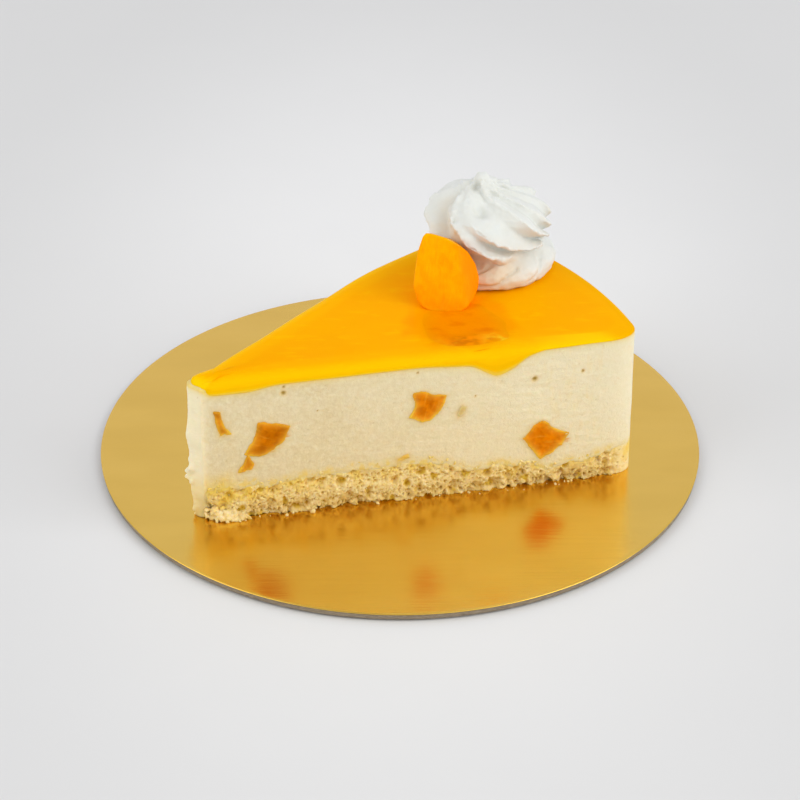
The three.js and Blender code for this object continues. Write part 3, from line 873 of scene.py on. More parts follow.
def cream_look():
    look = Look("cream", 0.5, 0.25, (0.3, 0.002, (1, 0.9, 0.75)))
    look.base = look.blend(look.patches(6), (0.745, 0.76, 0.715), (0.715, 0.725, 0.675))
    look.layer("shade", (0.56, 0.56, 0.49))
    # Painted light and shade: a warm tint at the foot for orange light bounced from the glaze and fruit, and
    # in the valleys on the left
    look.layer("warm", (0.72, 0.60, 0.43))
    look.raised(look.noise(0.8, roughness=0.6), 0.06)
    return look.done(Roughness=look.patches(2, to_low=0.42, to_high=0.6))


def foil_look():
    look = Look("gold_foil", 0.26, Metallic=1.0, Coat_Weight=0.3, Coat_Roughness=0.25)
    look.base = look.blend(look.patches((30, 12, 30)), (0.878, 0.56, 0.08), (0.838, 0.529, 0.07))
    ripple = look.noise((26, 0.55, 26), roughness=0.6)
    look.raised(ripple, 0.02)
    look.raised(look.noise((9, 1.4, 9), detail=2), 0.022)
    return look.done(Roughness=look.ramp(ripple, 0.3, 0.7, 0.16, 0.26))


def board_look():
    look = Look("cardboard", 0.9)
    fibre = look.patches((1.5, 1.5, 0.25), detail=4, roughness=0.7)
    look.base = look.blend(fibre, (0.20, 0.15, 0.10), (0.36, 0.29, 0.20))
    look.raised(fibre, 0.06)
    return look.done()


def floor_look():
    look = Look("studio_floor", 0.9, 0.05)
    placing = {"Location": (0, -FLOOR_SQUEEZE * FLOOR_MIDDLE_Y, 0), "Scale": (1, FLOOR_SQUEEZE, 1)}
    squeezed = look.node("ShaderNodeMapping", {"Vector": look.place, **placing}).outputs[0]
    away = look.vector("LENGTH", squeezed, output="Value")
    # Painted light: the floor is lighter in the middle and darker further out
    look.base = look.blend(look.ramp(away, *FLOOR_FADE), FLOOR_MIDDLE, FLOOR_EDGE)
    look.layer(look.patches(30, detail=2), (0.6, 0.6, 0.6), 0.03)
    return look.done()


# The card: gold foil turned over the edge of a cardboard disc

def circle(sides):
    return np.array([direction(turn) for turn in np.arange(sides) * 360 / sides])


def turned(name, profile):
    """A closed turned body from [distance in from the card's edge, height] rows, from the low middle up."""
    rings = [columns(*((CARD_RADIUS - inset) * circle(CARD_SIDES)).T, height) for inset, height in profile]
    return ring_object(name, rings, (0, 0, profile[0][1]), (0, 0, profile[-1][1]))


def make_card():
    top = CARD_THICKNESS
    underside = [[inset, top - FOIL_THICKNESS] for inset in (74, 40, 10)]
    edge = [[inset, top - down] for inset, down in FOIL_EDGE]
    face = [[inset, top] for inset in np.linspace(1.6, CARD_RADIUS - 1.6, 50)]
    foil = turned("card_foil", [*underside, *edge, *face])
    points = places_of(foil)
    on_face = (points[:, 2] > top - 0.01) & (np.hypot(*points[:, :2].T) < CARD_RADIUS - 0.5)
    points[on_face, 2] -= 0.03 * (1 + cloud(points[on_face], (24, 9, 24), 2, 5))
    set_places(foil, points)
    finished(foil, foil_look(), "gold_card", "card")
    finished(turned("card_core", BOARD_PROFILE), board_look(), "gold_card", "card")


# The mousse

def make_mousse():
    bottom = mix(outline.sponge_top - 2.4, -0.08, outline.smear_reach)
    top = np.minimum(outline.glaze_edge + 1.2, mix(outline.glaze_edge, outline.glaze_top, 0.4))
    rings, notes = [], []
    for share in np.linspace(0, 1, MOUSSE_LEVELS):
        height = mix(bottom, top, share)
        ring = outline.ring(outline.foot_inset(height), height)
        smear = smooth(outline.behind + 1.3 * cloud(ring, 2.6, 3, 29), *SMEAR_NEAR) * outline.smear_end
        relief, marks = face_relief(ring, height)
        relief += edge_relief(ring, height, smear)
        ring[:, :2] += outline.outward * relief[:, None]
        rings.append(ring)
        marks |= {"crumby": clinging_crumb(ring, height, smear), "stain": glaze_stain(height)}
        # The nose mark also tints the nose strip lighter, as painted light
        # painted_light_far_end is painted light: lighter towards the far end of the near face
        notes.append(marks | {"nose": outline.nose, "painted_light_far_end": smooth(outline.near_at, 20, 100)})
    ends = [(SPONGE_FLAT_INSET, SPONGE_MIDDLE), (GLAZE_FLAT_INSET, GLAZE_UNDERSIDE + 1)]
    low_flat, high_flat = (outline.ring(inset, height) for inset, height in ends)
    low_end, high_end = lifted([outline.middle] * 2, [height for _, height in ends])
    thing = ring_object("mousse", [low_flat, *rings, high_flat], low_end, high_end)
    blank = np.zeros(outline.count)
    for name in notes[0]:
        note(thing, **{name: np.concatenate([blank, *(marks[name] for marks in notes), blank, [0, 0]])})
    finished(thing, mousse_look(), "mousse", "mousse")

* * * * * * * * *

Your objective: Hand back the material above in full, exactly as written.

In response:
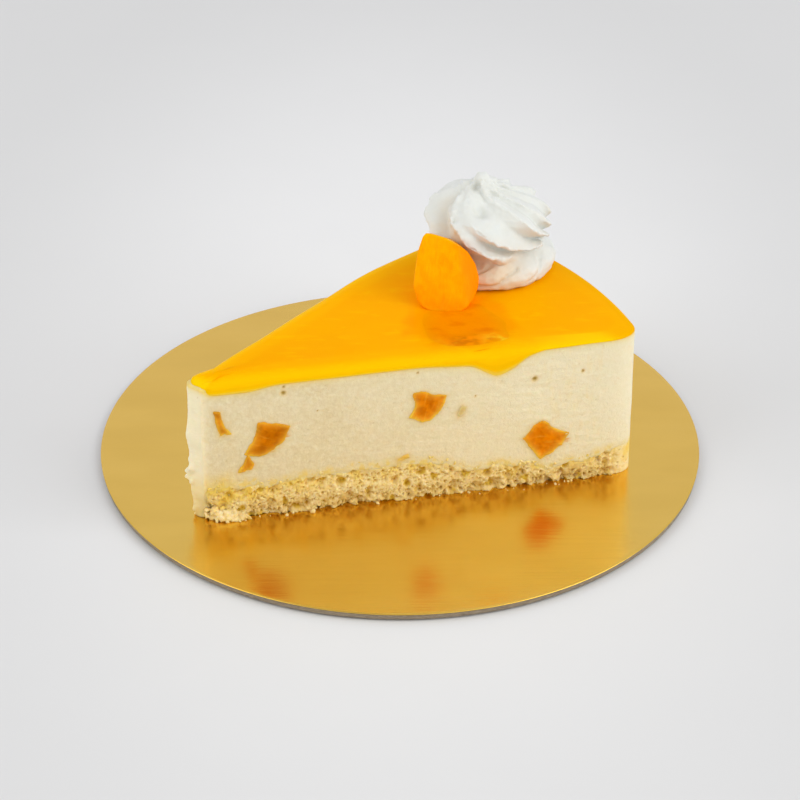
The three.js and Blender code for this object continues. Write part 3, from line 873 of scene.py on. More parts follow.
def cream_look():
    look = Look("cream", 0.5, 0.25, (0.3, 0.002, (1, 0.9, 0.75)))
    look.base = look.blend(look.patches(6), (0.745, 0.76, 0.715), (0.715, 0.725, 0.675))
    look.layer("shade", (0.56, 0.56, 0.49))
    # Painted light and shade: a warm tint at the foot for orange light bounced from the glaze and fruit, and
    # in the valleys on the left
    look.layer("warm", (0.72, 0.60, 0.43))
    look.raised(look.noise(0.8, roughness=0.6), 0.06)
    return look.done(Roughness=look.patches(2, to_low=0.42, to_high=0.6))


def foil_look():
    look = Look("gold_foil", 0.26, Metallic=1.0, Coat_Weight=0.3, Coat_Roughness=0.25)
    look.base = look.blend(look.patches((30, 12, 30)), (0.878, 0.56, 0.08), (0.838, 0.529, 0.07))
    ripple = look.noise((26, 0.55, 26), roughness=0.6)
    look.raised(ripple, 0.02)
    look.raised(look.noise((9, 1.4, 9), detail=2), 0.022)
    return look.done(Roughness=look.ramp(ripple, 0.3, 0.7, 0.16, 0.26))


def board_look():
    look = Look("cardboard", 0.9)
    fibre = look.patches((1.5, 1.5, 0.25), detail=4, roughness=0.7)
    look.base = look.blend(fibre, (0.20, 0.15, 0.10), (0.36, 0.29, 0.20))
    look.raised(fibre, 0.06)
    return look.done()


def floor_look():
    look = Look("studio_floor", 0.9, 0.05)
    placing = {"Location": (0, -FLOOR_SQUEEZE * FLOOR_MIDDLE_Y, 0), "Scale": (1, FLOOR_SQUEEZE, 1)}
    squeezed = look.node("ShaderNodeMapping", {"Vector": look.place, **placing}).outputs[0]
    away = look.vector("LENGTH", squeezed, output="Value")
    # Painted light: the floor is lighter in the middle and darker further out
    look.base = look.blend(look.ramp(away, *FLOOR_FADE), FLOOR_MIDDLE, FLOOR_EDGE)
    look.layer(look.patches(30, detail=2), (0.6, 0.6, 0.6), 0.03)
    return look.done()


# The card: gold foil turned over the edge of a cardboard disc

def circle(sides):
    return np.array([direction(turn) for turn in np.arange(sides) * 360 / sides])


def turned(name, profile):
    """A closed turned body from [distance in from the card's edge, height] rows, from the low middle up."""
    rings = [columns(*((CARD_RADIUS - inset) * circle(CARD_SIDES)).T, height) for inset, height in profile]
    return ring_object(name, rings, (0, 0, profile[0][1]), (0, 0, profile[-1][1]))


def make_card():
    top = CARD_THICKNESS
    underside = [[inset, top - FOIL_THICKNESS] for inset in (74, 40, 10)]
    edge = [[inset, top - down] for inset, down in FOIL_EDGE]
    face = [[inset, top] for inset in np.linspace(1.6, CARD_RADIUS - 1.6, 50)]
    foil = turned("card_foil", [*underside, *edge, *face])
    points = places_of(foil)
    on_face = (points[:, 2] > top - 0.01) & (np.hypot(*points[:, :2].T) < CARD_RADIUS - 0.5)
    points[on_face, 2] -= 0.03 * (1 + cloud(points[on_face], (24, 9, 24), 2, 5))
    set_places(foil, points)
    finished(foil, foil_look(), "gold_card", "card")
    finished(turned("card_core", BOARD_PROFILE), board_look(), "gold_card", "card")


# The mousse

def make_mousse():
    bottom = mix(outline.sponge_top - 2.4, -0.08, outline.smear_reach)
    top = np.minimum(outline.glaze_edge + 1.2, mix(outline.glaze_edge, outline.glaze_top, 0.4))
    rings, notes = [], []
    for share in np.linspace(0, 1, MOUSSE_LEVELS):
        height = mix(bottom, top, share)
        ring = outline.ring(outline.foot_inset(height), height)
        smear = smooth(outline.behind + 1.3 * cloud(ring, 2.6, 3, 29), *SMEAR_NEAR) * outline.smear_end
        relief, marks = face_relief(ring, height)
        relief += edge_relief(ring, height, smear)
        ring[:, :2] += outline.outward * relief[:, None]
        rings.append(ring)
        marks |= {"crumby": clinging_crumb(ring, height, smear), "stain": glaze_stain(height)}
        # The nose mark also tints the nose strip lighter, as painted light
        # painted_light_far_end is painted light: lighter towards the far end of the near face
        notes.append(marks | {"nose": outline.nose, "painted_light_far_end": smooth(outline.near_at, 20, 100)})
    ends = [(SPONGE_FLAT_INSET, SPONGE_MIDDLE), (GLAZE_FLAT_INSET, GLAZE_UNDERSIDE + 1)]
    low_flat, high_flat = (outline.ring(inset, height) for inset, height in ends)
    low_end, high_end = lifted([outline.middle] * 2, [height for _, height in ends])
    thing = ring_object("mousse", [low_flat, *rings, high_flat], low_end, high_end)
    blank = np.zeros(outline.count)
    for name in notes[0]:
        note(thing, **{name: np.concatenate([blank, *(marks[name] for marks in notes), blank, [0, 0]])})
    finished(thing, mousse_look(), "mousse", "mousse")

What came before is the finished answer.